The size of each garden plot will be approximately fifty by fifty feet. The locations for the gardens will be at the north end of the Village, close to the ball park; the extreme south end of the Village; and between First Street and the pasture fence. It is the intention to try to assign gardens as close as possible to the individuals’ homes. The mill will plow and harrow each plot, and from there on it is up to each gardener to take over and really do some work.

Just as soon as all applications are in we will start assigning Victory Garden plots, and it is our aim to have everything ready for planting by the second week in March.

A.D. Hull, Jr.

Mr. Morrison’s letter follows:

February 24, 1943

To All Employees:

I assume it is unnecessary to call your attention to the serious food situation with which all of us are confronted this year and perhaps straight on through for the duration of the war. I believe the possible shortage is a good deal more serious than the average person realizes. Of course you know that beginning immediately canned foods and certain dried vegetables will be rationed and the chances are that as we go along and the supply becomes scarcer the quantity available for civilians will be cut more and more.

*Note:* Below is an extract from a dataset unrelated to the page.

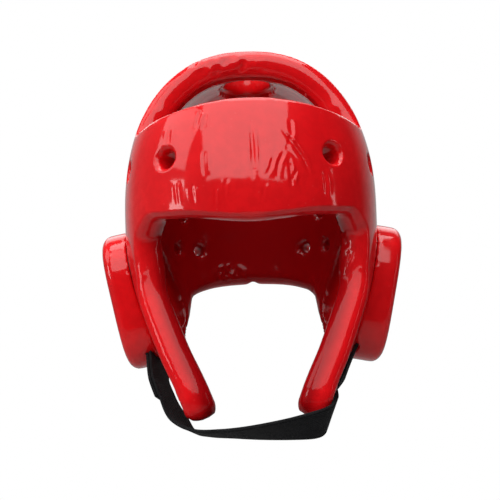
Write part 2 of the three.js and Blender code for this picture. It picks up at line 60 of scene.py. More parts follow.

Under such circumstances it should not be necessary to urge people to take steps themselves to assure their families an abundant supply of fresh vegetables which all of us can produce with very little effort. As a matter of fact, it may be the difference between having a plentiful supply to eat and not having it.

From time to time in past years we have endeavored to provide garden pots for employees who live in the Village, but invariably our experience has been the same. Here is a lot of enthusiasm in the early Spring, all of which peters out to nothing before the Summer is well on its way. In fact, the results have been so discouraging that I believe for the last year or so we have not even attempted to provide these garden plots because the expense of providing them and preparing the land has not been justified by the results obtained.

By reason of the present serious food situation we are again this year going to provide garden pots for each employee who is interested. Mr. Hull will have full charge of this program, and through him or whomever he may designate, you may obtain one of these plots for your own use. We shall undertake to plow the plots, and from there on it will be up to you as to what use you make of it.

I should like for you to bear one thing in mind, however, and that is that if you sign up for one of these plots you should do so with the full intention of making the greatest possible use of it. Otherwise you will simply be depriving someone else of the use of the plot.

And one more thing–you should plan to buy your seed promptly, since there is a possibility of a scarcity developing by reason of the fact that literally hundreds of thousands of people will be planting gardens this year who never planted them before, and you will not want to risk the possibility of being unable to obtain your seed.

If you are interested in having a garden plot please fill in the blank at the bottom of this page and return it to Mr. Hull. When the plan is completed a plot will be assigned to you by number, and you will be notified which plot is yours.